● **WORK INSTRUCTIONS**
Copy out each line that has "down" in it.

● **THE RECORDS**
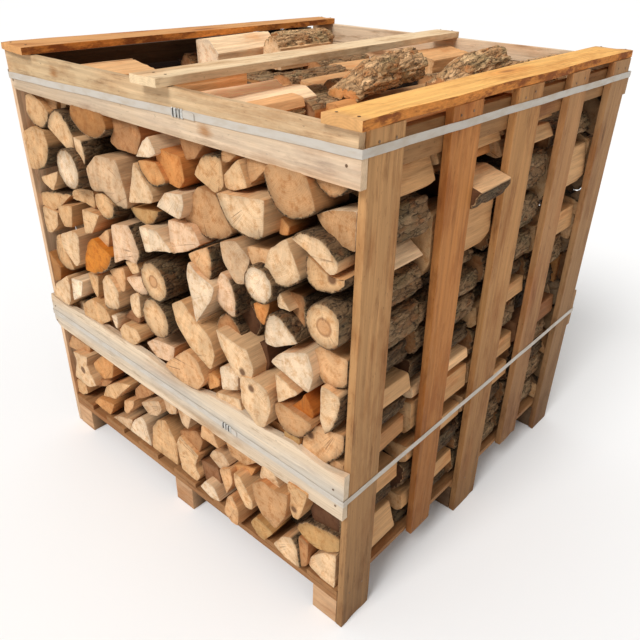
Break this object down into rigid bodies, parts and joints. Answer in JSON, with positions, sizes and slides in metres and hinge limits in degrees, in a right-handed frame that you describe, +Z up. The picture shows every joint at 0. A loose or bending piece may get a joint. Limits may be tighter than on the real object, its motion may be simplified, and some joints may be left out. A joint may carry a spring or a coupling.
{
  "type": "crate of birch firewood",
  "caption": "Slatted pallet crate stacked with split birch logs, held by two straps, with loose logs and three boards across the top.",
  "frame": {"origin": "on the ground, under the centre of the crate's bounding box", "axes": "+Z up, +X right along the front where the log ends show, +Y from the front to the back"},
  "size_m": [1.1784, 1.1654, 1.213],
  "materials": {
    "pale_timber": "sawn, light",
    "brown_timber": "sawn, weathered brown",
    "orange_timber": "sawn, orange",
    "grey_timber": "sawn, weathered grey",
    "pallet_timber": "sawn, weathered",
    "split_birch": "split, raw",
    "birch_bark": "rough bark",
    "strap": "matt white band",
    "seal_steel": "crimped"
  },
  "bodies": {
    "root": {"back_rail_lower": "pale_timber", "back_rail_middle": "grey_timber", "back_rail_upper": "pale_timber", "block_back_left": "pallet_timber", "block_back_middle": "pallet_timber", "block_back_right": "pallet_timber", "block_front_left": "pallet_timber", "block_front_middle": "pallet_timber", "block_front_right": "pallet_timber", "block_mid_left": "pallet_timber", "block_mid_middle": "pallet_timber", "block_mid_right": "pallet_timber", "cross_board_back": "pallet_timber", "cross_board_front": "pallet_timber", "cross_board_mid": "pallet_timber", "deck_board_1": "pallet_timber", "deck_board_2": "pallet_timber", "deck_board_3": "pallet_timber", "deck_board_4": "pallet_timber", "deck_board_5": "pallet_timber", "deck_board_6": "pallet_timber", "deck_board_7": "pallet_timber", "front_rail_lower": "pale_timber", "front_rail_middle": "grey_timber", "front_rail_upper": "pale_timber", "logs_back_rank": "split_birch", "logs_front_rank": "split_birch", "logs_second_rank": "split_birch", "logs_third_rank": "split_birch", "loose_log_1": "split_birch", "loose_log_10": "birch_bark", "loose_log_11": "split_birch", "loose_log_12": "birch_bark", "loose_log_2": "split_birch", "loose_log_3": "birch_bark", "loose_log_4": "split_birch", "loose_log_5": "split_birch", "loose_log_6": "split_birch", "loose_log_7": "split_birch", "loose_log_8": "birch_bark", "loose_log_9": "split_birch", "lower_strap": "strap", "lower_strap_seal": "seal_steel", "side_rail_left": "brown_timber", "side_rail_right": "brown_timber", "slat_left_1": "brown_timber", "slat_left_2": "brown_timber", "slat_left_3": "brown_timber", "slat_left_4": "brown_timber", "slat_left_5": "brown_timber", "slat_right_1": "brown_timber", "slat_right_2": "orange_timber", "slat_right_3": "brown_timber", "slat_right_4": "brown_timber", "slat_right_5": "brown_timber", "top_board_left": "orange_timber", "top_board_middle": "pale_timber", "top_board_right": "orange_timber", "upper_strap": "strap", "upper_strap_seal": "seal_steel"}
  },
  "joints": []
}
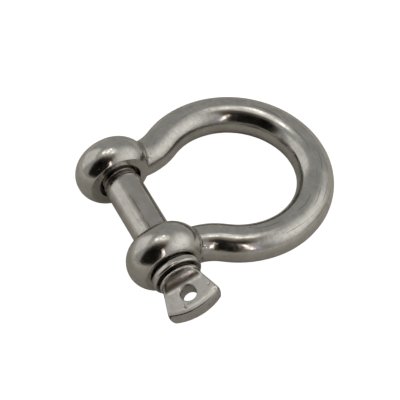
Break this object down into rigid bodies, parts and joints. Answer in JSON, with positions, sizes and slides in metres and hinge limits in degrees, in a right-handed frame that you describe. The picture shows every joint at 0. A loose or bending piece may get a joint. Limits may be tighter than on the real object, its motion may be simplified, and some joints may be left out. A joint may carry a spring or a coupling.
{
  "type": "bow shackle",
  "caption": "Bow shackle: a round bar bent to a bow with two ball-like eyes, closed by a threaded pin whose flattened head has an eye of its own.",
  "frame": {"origin": "middle of the jaw, on the pin's axis", "axes": "+X along the pin towards its head, +Y from the pin to the crown of the bow, +Z square to the plane of the bow"},
  "size_m": [0.0634, 0.0678, 0.0212],
  "materials": {
    "bow_steel": "tumbled and polished forged stainless steel",
    "pin_steel": "polished stainless steel with lengthwise draw lines on the shank",
    "collar_steel": "turned and polished stainless steel"
  },
  "bodies": {
    "bow": {"bow": "bow_steel"},
    "collar": {"pin_collar": "collar_steel"},
    "pin": {"screw_pin": "pin_steel"}
  },
  "joints": [
    {"name": "pin_travel", "type": "slide", "parent": "bow", "child": "collar", "axis": [1, 0, 0], "range_m": [-0.0005, 0.0435]},
    {"name": "pin_turn", "type": "hinge", "parent": "collar", "child": "pin", "pos_m": [0, 0, 0], "axis": [1, 0, 0], "range_deg": [-121, 10441]}
  ],
  "couplings": [
    {"joint": "pin_turn", "follows": "pin_travel", "rad_per_m": 4188.8}
  ]
}
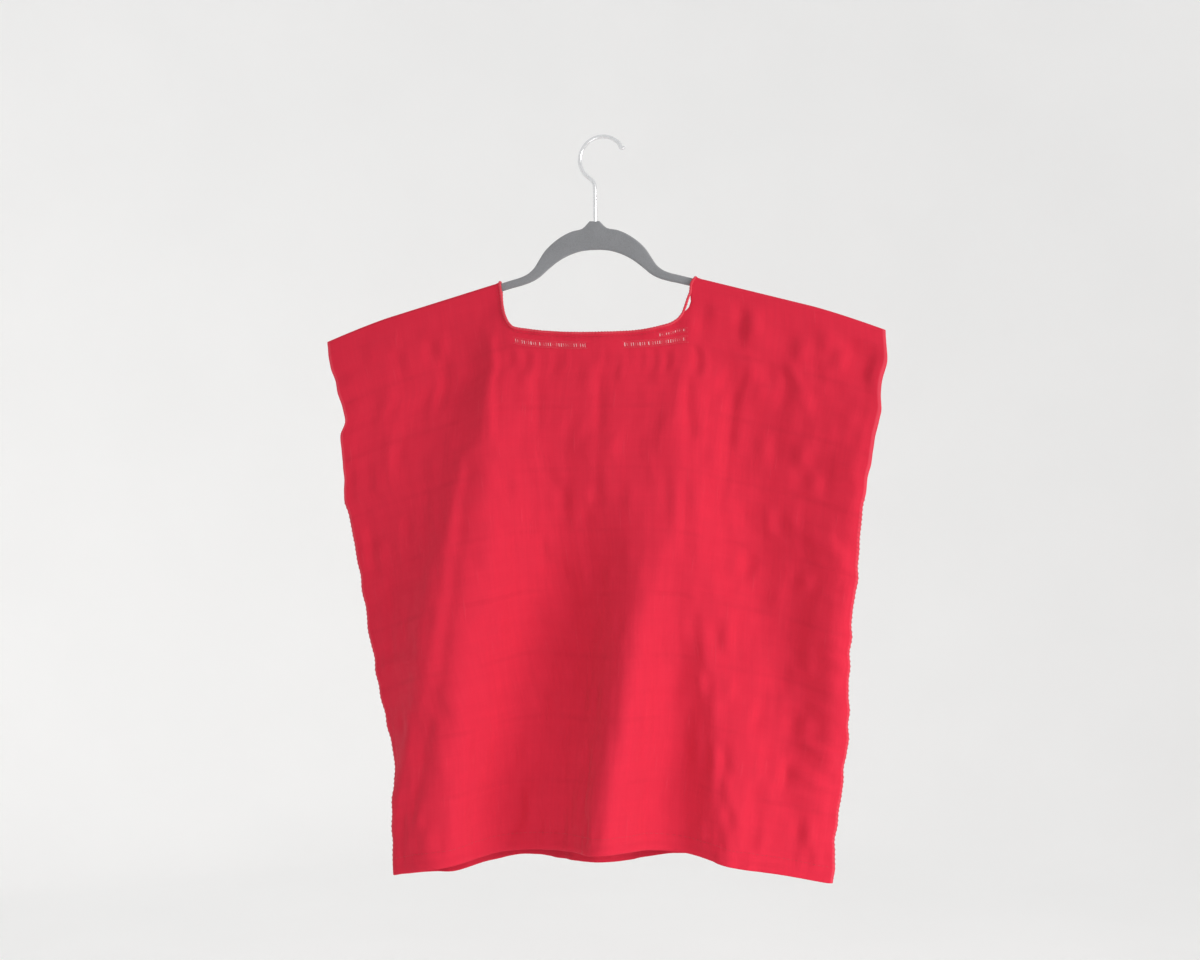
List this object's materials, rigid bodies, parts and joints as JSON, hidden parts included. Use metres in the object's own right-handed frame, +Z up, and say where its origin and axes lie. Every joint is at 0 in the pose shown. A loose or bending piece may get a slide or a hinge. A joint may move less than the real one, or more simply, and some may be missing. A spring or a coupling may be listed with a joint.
{
  "type": "huipil blouse on a hanger",
  "caption": "Square-necked, straight-cut woven cotton blouse with open armholes and a narrow turned hem, hanging in soft lengthwise folds on a slim hanger with a wire hook.",
  "frame": {"origin": "inside top of the hanger's hook, where it rests on a rail", "axes": "+Z up, +X to the right as seen from the front, +Y to the back; the front of the blouse faces -Y"},
  "size_m": [0.5699, 0.134, 0.7411],
  "materials": {
    "cotton": "matte plain-woven cotton with fine slubs and thin cross ribs",
    "neck_edge": "matte rolled and oversewn cotton edge",
    "flock": "grey flocked moulded plastic",
    "steel": "bright plated wire"
  },
  "bodies": {
    "root": {"front_panel": "cotton", "back_panel": "cotton", "neck_roll": "neck_edge", "hanger_body": "flock", "hanger_hook": "steel"}
  },
  "joints": []
}
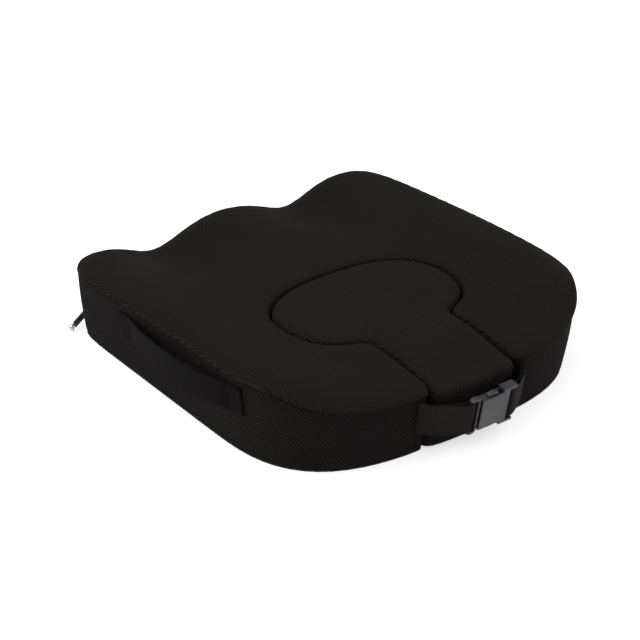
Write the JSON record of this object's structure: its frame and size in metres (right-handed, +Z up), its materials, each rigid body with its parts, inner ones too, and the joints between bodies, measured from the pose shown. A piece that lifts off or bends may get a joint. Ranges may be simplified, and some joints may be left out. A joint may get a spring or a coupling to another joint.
{
  "type": "seat cushion",
  "caption": "Contoured black seat cushion with a keyhole cut-out and lift-out insert, a side carrying handle, a zipped cover and a side-release buckle strap at the rear.",
  "frame": {"origin": "on the floor plane under the middle of the footprint, handle and buckle included", "axes": "+Z up; +Y towards the front edge under the thighs, so the insert's opening and the buckle are on -Y; +X to the sitter's right when seated facing +Y; the handle is on -X"},
  "size_m": [0.4507, 0.4869, 0.1019],
  "materials": {
    "knit": "fine ribbed knit",
    "mesh": "coarse air mesh",
    "base": "dotted grip cloth",
    "foam": "moulded foam",
    "webbing": "flat weave",
    "buckle": "satin moulded",
    "zip": "woven tape and nylon coil",
    "pull": "soft moulded",
    "steel": "plated"
  },
  "bodies": {
    "cushion": {"main_foam": "foam", "cover_top_panel": "knit", "cover_side_boxing": "mesh", "cover_cutout_lining": "mesh", "cover_base_panel": "base", "handle_front_end": "webbing", "handle_rear_end": "webbing", "strap_left": "webbing", "strap_right": "webbing", "buckle_plug": "buckle", "buckle_socket": "buckle", "zip_tape_upper": "zip", "zip_tape_lower": "zip", "zip_coil_upper": "zip", "zip_coil_lower": "zip", "zip_end_stop": "steel"},
    "insert": {"insert_foam": "foam", "insert_top_panel": "knit", "insert_boxing": "mesh", "insert_base_panel": "base"},
    "handle": {"handle_grip": "webbing"},
    "prong_upper": {"buckle_prong_upper": "buckle"},
    "prong_lower": {"buckle_prong_lower": "buckle"},
    "zip_carriage": {"zip_slider": "steel"},
    "zip_pull": {"zip_ring": "steel", "zip_pull_grip": "pull", "zip_pull_tip": "steel"}
  },
  "joints": [
    {"name": "insert_lift", "type": "slide", "parent": "cushion", "child": "insert", "axis": [0, 0, 1], "range_m": [0, 0.12]},
    {"name": "handle_lift", "type": "slide", "parent": "cushion", "child": "handle", "axis": [-1, 0, 0], "range_m": [0, 0.018], "stiffness_N_per_m": 60},
    {"name": "prong_squeeze", "type": "hinge", "parent": "cushion", "child": "prong_upper", "pos_m": [-0.00872, -0.23787, 0.05531], "axis": [0, 0.9848, 0.1736], "range_deg": [0, 17], "stiffness_Nm_per_rad": 0.15},
    {"name": "prong_squeeze_lower", "type": "hinge", "parent": "cushion", "child": "prong_lower", "pos_m": [-0.00872, -0.23353, 0.03069], "axis": [0, -0.9848, -0.1736], "range_deg": [0, 17], "stiffness_Nm_per_rad": 0.15},
    {"name": "zip_run", "type": "slide", "parent": "cushion", "child": "zip_carriage", "axis": [1, 0, 0], "range_m": [0, 0.3355]},
    {"name": "zip_pull_swing", "type": "hinge", "parent": "zip_carriage", "child": "zip_pull", "pos_m": [-0.17437, 0.2372, 0.01319], "axis": [0, 0.1117, 0.9937], "range_deg": [-136, 0]}
  ],
  "couplings": [
    {"joint": "prong_squeeze_lower", "follows": "prong_squeeze", "ratio": 1},
    {"joint": "zip_pull_swing", "follows": "zip_run", "rad_per_m": -6.971}
  ]
}
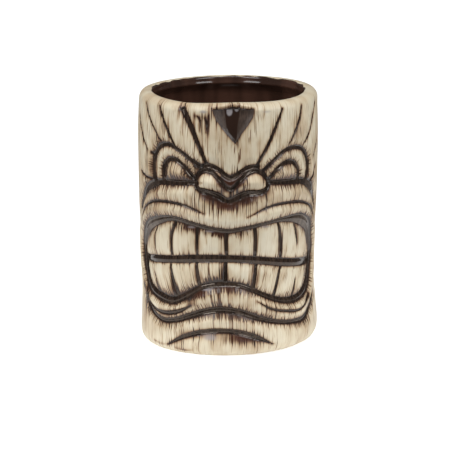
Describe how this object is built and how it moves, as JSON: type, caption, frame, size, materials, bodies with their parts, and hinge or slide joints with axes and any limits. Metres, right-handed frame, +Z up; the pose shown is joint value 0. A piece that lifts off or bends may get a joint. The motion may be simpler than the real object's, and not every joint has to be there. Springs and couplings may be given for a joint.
{
  "type": "tiki mug",
  "caption": "Carved-face ceramic drinking mug: cast clay cup with a grimacing totem face, dark glaze in the carved channels and dark glazed lining.",
  "frame": {"origin": "middle of the foot, on the table that the mug stands on", "axes": "+Z up through the opening, the carved face looks towards -Y, +X to the viewer's right"},
  "size_m": [0.0914, 0.0924, 0.129],
  "materials": {
    "clay": "cream glazed earthenware with a brown wash rubbed into the grain, satin to glossy",
    "lining_glaze": "dark red-brown glossy glaze",
    "channel_glaze": "dark brown glossy glaze pooled in carved grooves"
  },
  "bodies": {
    "root": {"bite_line_glaze": "channel_glaze", "brow_channel_glaze": "channel_glaze", "brow_ray_left_1_glaze": "channel_glaze", "brow_ray_left_2_glaze": "channel_glaze", "brow_ray_left_3_glaze": "channel_glaze", "brow_ray_left_4_glaze": "channel_glaze", "brow_ray_right_1_glaze": "channel_glaze", "brow_ray_right_2_glaze": "channel_glaze", "brow_ray_right_3_glaze": "channel_glaze", "cast_body": "clay", "chin_arc_glaze": "channel_glaze", "forehead_notch_glaze": "channel_glaze", "inner_eye_arch_left_glaze": "channel_glaze", "inner_eye_arch_right_glaze": "channel_glaze", "interior_glaze": "lining_glaze", "lower_lip_channel_glaze": "channel_glaze", "lower_lip_line_left_glaze": "channel_glaze", "lower_lip_line_right_glaze": "channel_glaze", "lower_tooth_gap_1_glaze": "channel_glaze", "lower_tooth_gap_2_glaze": "channel_glaze", "lower_tooth_gap_3_glaze": "channel_glaze", "lower_tooth_gap_4_glaze": "channel_glaze", "lower_tooth_gap_5_glaze": "channel_glaze", "lower_tooth_gap_6_glaze": "channel_glaze", "lower_tooth_gap_7_glaze": "channel_glaze", "mouth_channel_glaze": "channel_glaze", "nose_bridge_channel_glaze": "channel_glaze", "nose_crease_glaze": "channel_glaze", "outer_eye_arch_left_glaze": "channel_glaze", "outer_eye_arch_right_glaze": "channel_glaze", "smile_line_left_glaze": "channel_glaze", "smile_line_right_glaze": "channel_glaze", "under_eye_channel_left_glaze": "channel_glaze", "under_eye_channel_right_glaze": "channel_glaze", "under_nose_channel_glaze": "channel_glaze", "upper_tooth_gap_1_glaze": "channel_glaze", "upper_tooth_gap_2_glaze": "channel_glaze", "upper_tooth_gap_3_glaze": "channel_glaze", "upper_tooth_gap_4_glaze": "channel_glaze", "upper_tooth_gap_5_glaze": "channel_glaze", "upper_tooth_gap_6_glaze": "channel_glaze", "upper_tooth_gap_7_glaze": "channel_glaze"}
  },
  "joints": []
}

● **FINISHED TASK**
Break this object down into rigid bodies, parts and joints. Answer in JSON, with positions, sizes and slides in metres and hinge limits in degrees, in a right-handed frame that you describe, +Z up. The picture shows every joint at 0. A loose or bending piece may get a joint. Limits may be tighter than on the real object, its motion may be simplified, and some joints may be left out. A joint may carry a spring or a coupling.
Break this object down into rigid bodies, parts and joints. Answer in JSON, with positions, sizes and slides in metres and hinge limits in degrees, in a right-handed frame that you describe. The picture shows every joint at 0. A loose or bending piece may get a joint. Limits may be tighter than on the real object, its motion may be simplified, and some joints may be left out. A joint may carry a spring or a coupling.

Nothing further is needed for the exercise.